Eminem Took a Knee During the Super Bowl Halftime Show

The Super Bowl Halftime Show paid tribute to Los Angeles by unleashing an impeccable cast of West Coast hip-hop royalty on the field, with Dr. Dre presiding over a blistering performance that included Snoop Dogg, Mary J. Blige, Kendrick Lamar and surprise guest 50 Cent. Eminem was also there, and he raised eyebrows for taking a knee after “Lose Yourself” — a gesture many considered to be an act of solidarity with Colin Kaepernick.

Kaepernick attracted an enormous amount of criticism for kneeling during the National Anthem while he was playing quarterback for San Francisco. The protest was Kaepernick’s way of drawing attention to police brutality and racial inequality, though critics — including former President Donald Trump — accused him of simply hating America. Kaepernick would later accuse the NFL of colluding to black ball him from playing, and a suit against them was settled in 2019.

There were reports that the NFL had warned Halftime show performers about taking a knee, but league spokesman Brian McCarthy told the New York Times that the NFL knew Eminem planned on doing so since they had “watched it during rehearsals this week.”

Neither Eminem nor Roc Nation has commented on the act but if it was intended as a nod to Kaepernick, it was hardly the only criticism police took during the show. Lamar unleashed his “Alright” anthem, though the line “we hate po-po, when they kill us dead in the street fo sho” was conspicuously absent (the camera angles left it unclear whether networks censored the lyric or Lamar just opted to skip it). Dre rapped about “still not loving police,” which was not censored.
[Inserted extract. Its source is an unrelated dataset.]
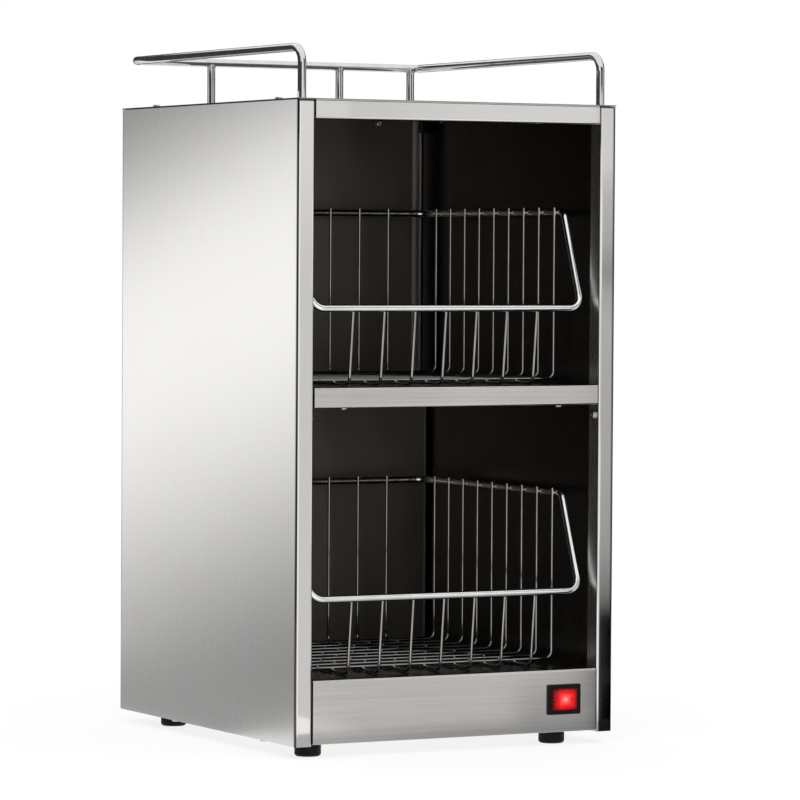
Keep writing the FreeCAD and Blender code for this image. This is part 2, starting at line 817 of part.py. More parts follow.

All in all, the terrific performance was also a fascinating look at the nation’s complicated relationship with the NFL, and the NFL’s fraught relationship with race. The show came just a few weeks after former Miami Dolphins head coach Brian Flores sued the NFL for what he called discriminatory hiring practices. The NFL is attempting to give a platform to Black voices, while also sidelining those who call attention to the League’s own history of racism. If the NFL thinks it can have it both ways here, it will sooner or later be in for a rude awakening.